Al Sud e nelle isole sono 650 mila, pari al 79% del totale, gli alunni delle primarie che non hanno alcun servizio mensa. Più nel dettaglio, in Campania i bambini senza mensa sono 200 mila (87%), in Sicilia 184 mila (88%), in Puglia 100 mila (65%), in Calabria 60 mila (80%). Nel Centro-Nord invece gli studenti che si trovano in questa condizione sono 700 mila, il 46% del totale.


La conseguenza è che solo il 18 per cento degli alunni del Mezzogiorno accede al tempo pieno, mentre al Centro-Nord la percentuale è del 48%. Al Sud c’è una sola Regione che si attesta su questi valori, la Basilicata. Ma il quadro nazionale non è omogeneo: anche al Centro esistono Regioni con un’incidenza relativamente bassa del tempo pieno: si tratta dell’Umbria e delle Marche, rispettivamente con il 28 e il 30 per cento. In fondo alla classifica si sono Molise e Sicilia, in testa invece Toscana e Lazio: vuol dire che un bambino nato a Napoli può frequentare in media 200 ore di scuola in meno all’anno rispetto a un suo coetaneo di Firenze.

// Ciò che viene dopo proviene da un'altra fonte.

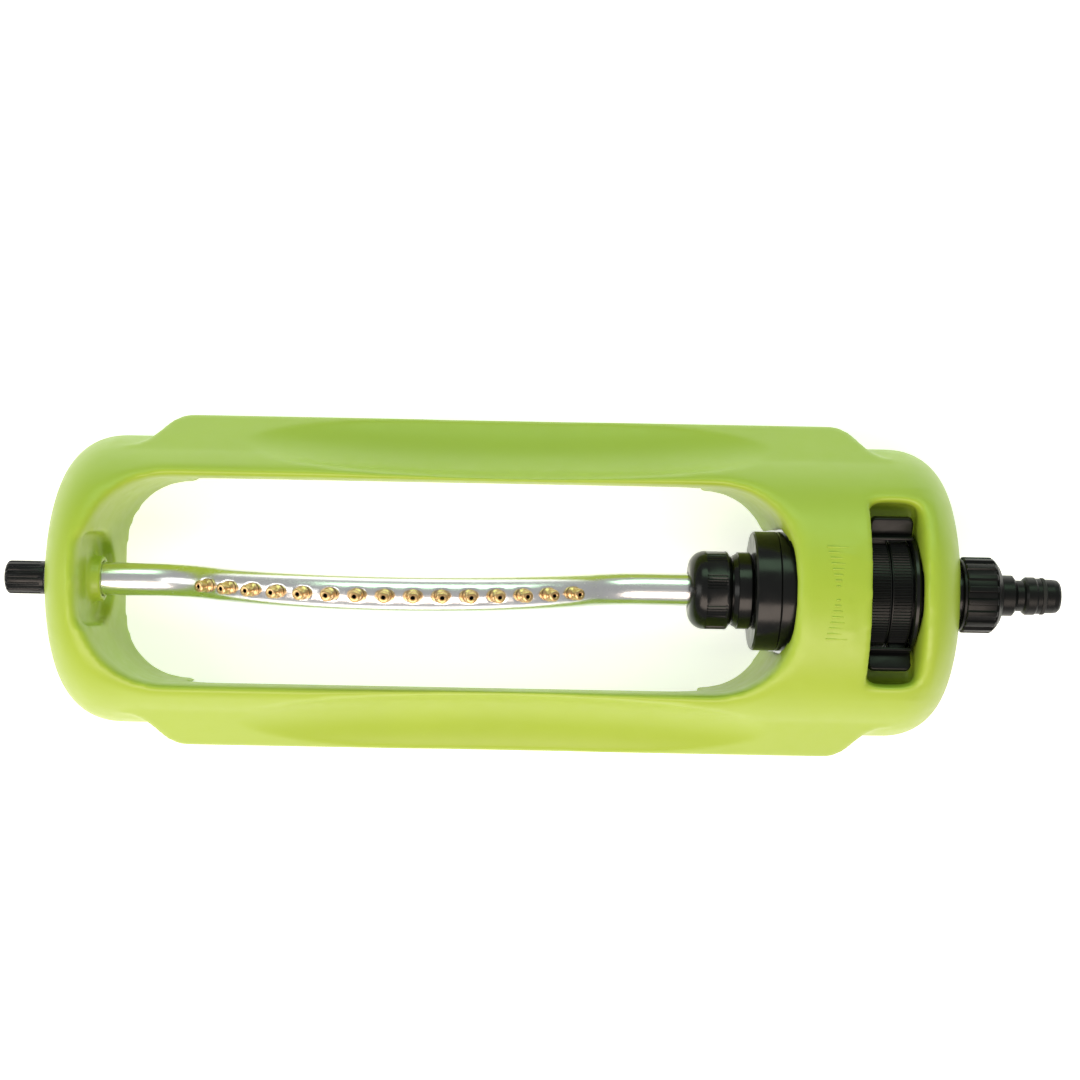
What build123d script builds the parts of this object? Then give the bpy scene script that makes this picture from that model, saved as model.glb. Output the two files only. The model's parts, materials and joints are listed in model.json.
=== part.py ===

La situazione non cambia di molto se si guarda alla presenza di palestre. Nelle Regioni meridionali sono 550 mila, ovvero due su tre, gli allievi delle primarie costretti a studiare in una scuola che ne è sprovvista. In Calabria la percentuale sale all’83%, mentre al Centro Nord i bambini che scontano questa lacuna del sistema educativo sono uno su due. Quindi si tratta di una criticità diffusa in tutto il Paese, ma ancora una volta con una penalizzazione particolare per il Mezzogiorno. La mancata attività fisica a scuola, unita ad altri fattori di diseguaglianza socio-economica, si riflette sulle condizioni di vita dei minori: nel Meridione uno su tre nella fascia tra 6 e 17 anni è sovrappeso, mentre al Centro-Nord questa situazione riguarda uno su cinque. Più in generale, è vistosa anche la distanza tra gli abitanti delle due Italie in termini di aspettativa di vita.


LO SPOPOLAMENTO
Dietro questi numeri ci sono quelli dell’impegno finanziario dello Stato per la scuola. Di nuovo: il calo è generalizzato ma più marcato in alcune aree del Paese. Tra il 2008 e il 2020, la spesa complessiva in termini reali si è ridotta del 19,5% al Sud, oltre 8 punti percentuali in più del Centro-Nord. Ancora più evidente risulta il differenziale a svantaggio del Sud nel calo della spesa per investimenti, calati di quasi un terzo contro il 23% nel resto del Paese. E sullo sfondo risalta anche il tema demografico. Lo spopolamento riduce gli studenti, facendo calare però anche l’offerta di istruzione in una sorta di circolo vizioso. Tra il 2015 e il 2020 il numero di studenti del Mezzogiorno (dalla materna alle superiori) si è ridotto di quasi 250.000 unità. Al Centro Nord (che ha il doppio degli abitanti) il calo è stato di “soli” 75 mila.